Rethinking structures to achieve gender equality
“You cannot easily fit women into a structure that is already coded as male; you have to change the structure”. Mary Beard’s approach in her work Women and Power: A Manifesto became once again exposed during the pandemic. UNICEF found that 51% of women suffered greater overload in household tasks. The foundation of today’s organizational structures continues being unequal despite the tremendous progress made in recent years in terms of gender balance in the corporate world.
As digital life accelerates, the future opens up at a speed never seen before. We can’t continue clinging to these unbalanced and unequal structures; it is imperative to rethink from scratch gender perspective in companies. The best way to do this is from an inclusive perspective which recognizes and satisfies the practical and strategic needs of those composing each organization.
However, gender gaps – a constant in the corporate world – have been around for long.
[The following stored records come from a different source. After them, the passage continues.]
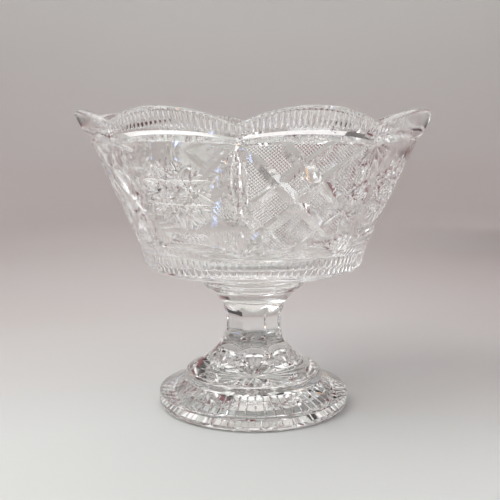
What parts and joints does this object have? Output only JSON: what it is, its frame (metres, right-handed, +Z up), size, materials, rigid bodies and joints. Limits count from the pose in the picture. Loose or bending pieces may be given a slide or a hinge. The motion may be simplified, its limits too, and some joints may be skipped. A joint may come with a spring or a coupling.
{
  "type": "punch bowl",
  "caption": "Scalloped crystal bowl with cut panels, lifting off a separate footed pedestal stand with a faceted stem and a star-cut dome.",
  "frame": {"origin": "centre of the stand's foot, in the plane it rests on", "axes": "+Z up, along the axis of the stem; -Y is the front, where a facet of the stem faces"},
  "size_m": [0.2332, 0.2332, 0.2005],
  "materials": {
    "stand_crystal": "clear polished lead crystal, cut",
    "bowl_crystal": "clear polished lead crystal, cut"
  },
  "bodies": {
    "stand": {"pedestal_stand": "stand_crystal"},
    "bowl": {"bowl": "bowl_crystal"}
  },
  "joints": [
    {"name": "bowl_lift", "type": "slide", "parent": "stand", "child": "bowl", "axis": [0, 0, 1], "range_m": [0, 0.06]}
  ]
}
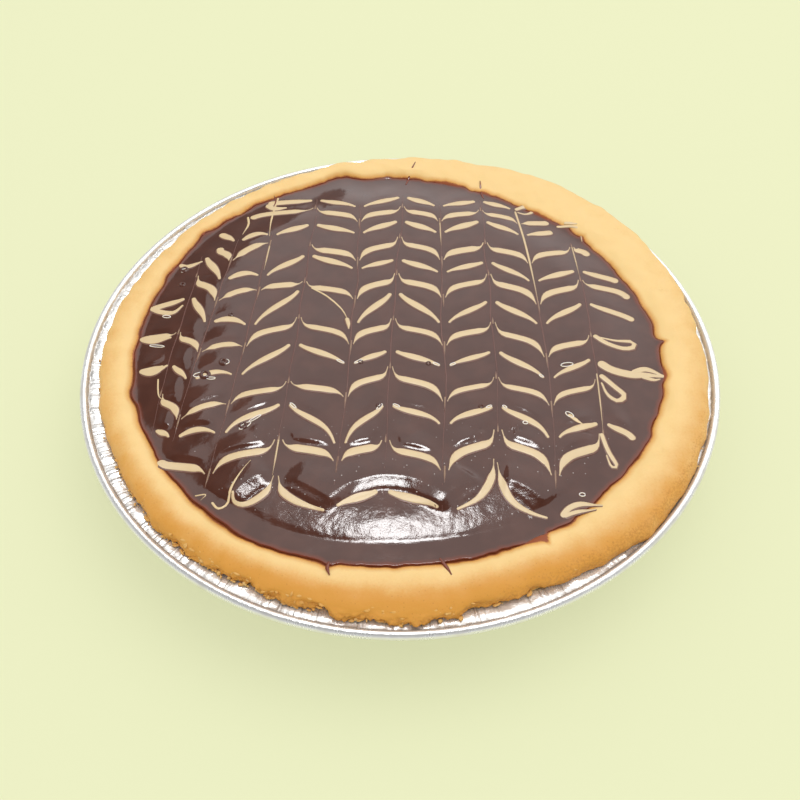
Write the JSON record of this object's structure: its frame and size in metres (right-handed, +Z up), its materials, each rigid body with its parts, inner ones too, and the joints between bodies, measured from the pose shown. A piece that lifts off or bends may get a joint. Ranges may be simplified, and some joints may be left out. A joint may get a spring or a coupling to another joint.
{
  "type": "chocolate tart in a foil dish",
  "caption": "Round shortcrust tart with a glossy chocolate filling, topped with feathered caramel icing, in a rolled-rim aluminium foil baking dish.",
  "frame": {"origin": "middle of the dish's flat base, on the surface that the tart stands on", "axes": "+Z up out of the chocolate, -Y towards the front of the tart, so that the drawn drag lines of the icing run along Y"},
  "size_m": [0.224, 0.224, 0.0342],
  "materials": {
    "aluminium_foil": "bright thin foil, pleated and creased, with a smooth rolled rim",
    "baked_shortcrust": "dry, smooth, pale golden baked pastry, browner and crumbly at its outer edge",
    "chocolate_glaze": "glossy, moist, very dark brown chocolate glaze",
    "caramel_icing": "soft satin caramel icing"
  },
  "bodies": {
    "root": {"foil_dish": "aluminium_foil", "pastry_crust": "baked_shortcrust", "chocolate_filling": "chocolate_glaze"}
  },
  "joints": []
}
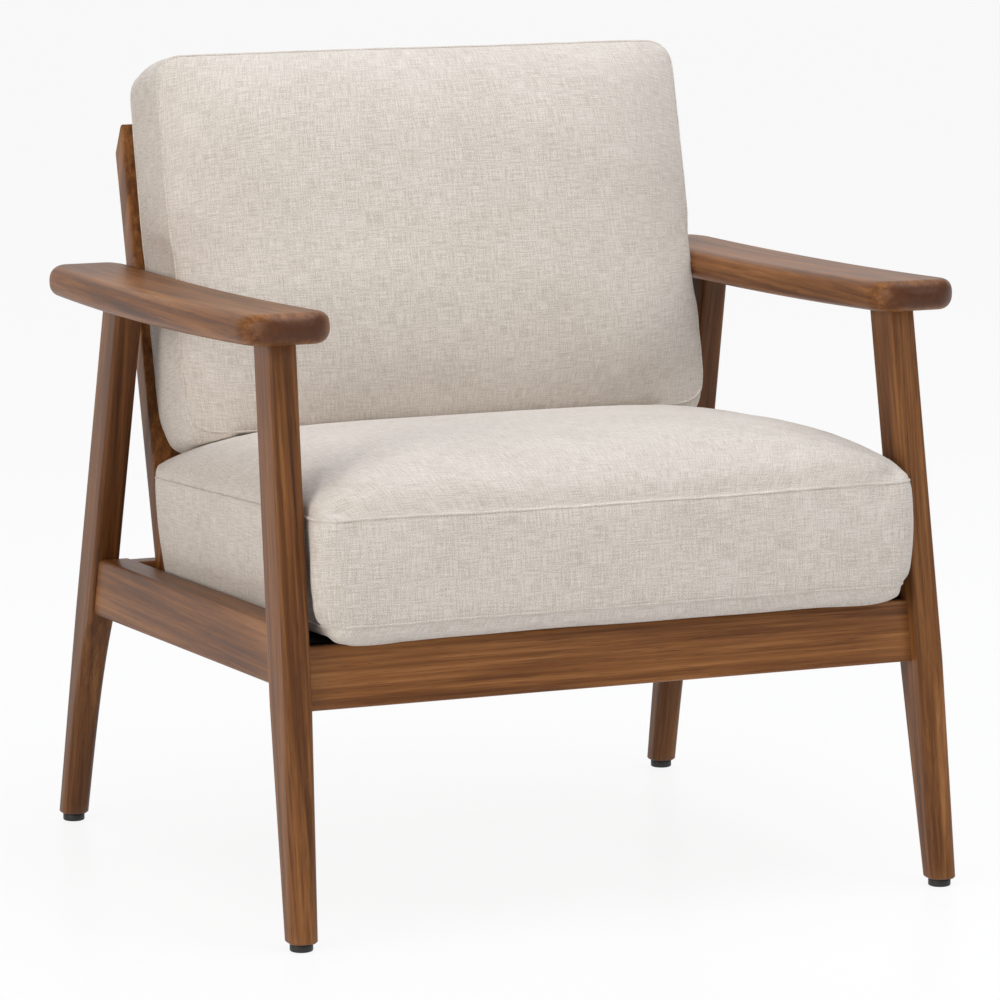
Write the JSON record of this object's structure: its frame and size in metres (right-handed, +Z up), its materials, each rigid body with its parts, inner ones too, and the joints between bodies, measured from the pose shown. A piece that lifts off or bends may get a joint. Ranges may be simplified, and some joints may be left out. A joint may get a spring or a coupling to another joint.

We need to eradicate concepts such as “glass ceilings” (which represent an “invisible” barrier limiting women from rising in the corporate ladder), “sticky floor” (referring to a discriminatory employment pattern which maintains women in low-paying, low-mobility positions) or “broken ladders” (where women have unstable incomes and difficulty in reconciling employment with domestic work and care).
An alternative way to achieve results which are different from the ones we have today is to move towards substantial gender equality, a model which promotes the elimination of differences in opportunities for men and women and places strong emphasis on designing, implementing and evaluating actions aimed at guaranteeing the human rights of each member of the organization. This is a strategy which is beneficial to the direct recipients – and even to society as a whole – as well as to the entire organization, which enjoys a broader, more diverse and innovative outlook. McKinsey forecasts that if a solution for the gender gap was found by 2025, the world’s GDP would increase by more than 5 billion dollars!
We can’t continue passively accepting different wages for equivalent positions, based only on the professional’s gender. How is it possible that in the 21st Century women still have less opportunities than men of participating in meetings or of exposing their views in the corporate structure?
The numbers are staggering for our times: in Latin America, only 50% of women have access to the labor market, compared to 70% of men, according to data from the International Labour Organization.
In Lumen Latin America, we contribute with our little grain of sand with our Virtual Meetings, promoting diversity, inclusion and belonging among our human capital, ensuring that each employee develops their best personal and professional version.
We have been living in a rapidly changing world for ten months. The ways in which we work, relate and evaluate the performance of people and organizations is changing. We are facing an extraordinary opportunity to create, as if we were in front of a blank slate, a new corporate reality marked by gender parity. We have seen that nothing is impossible. Not even achieving gender equality. It only depends on each one of us.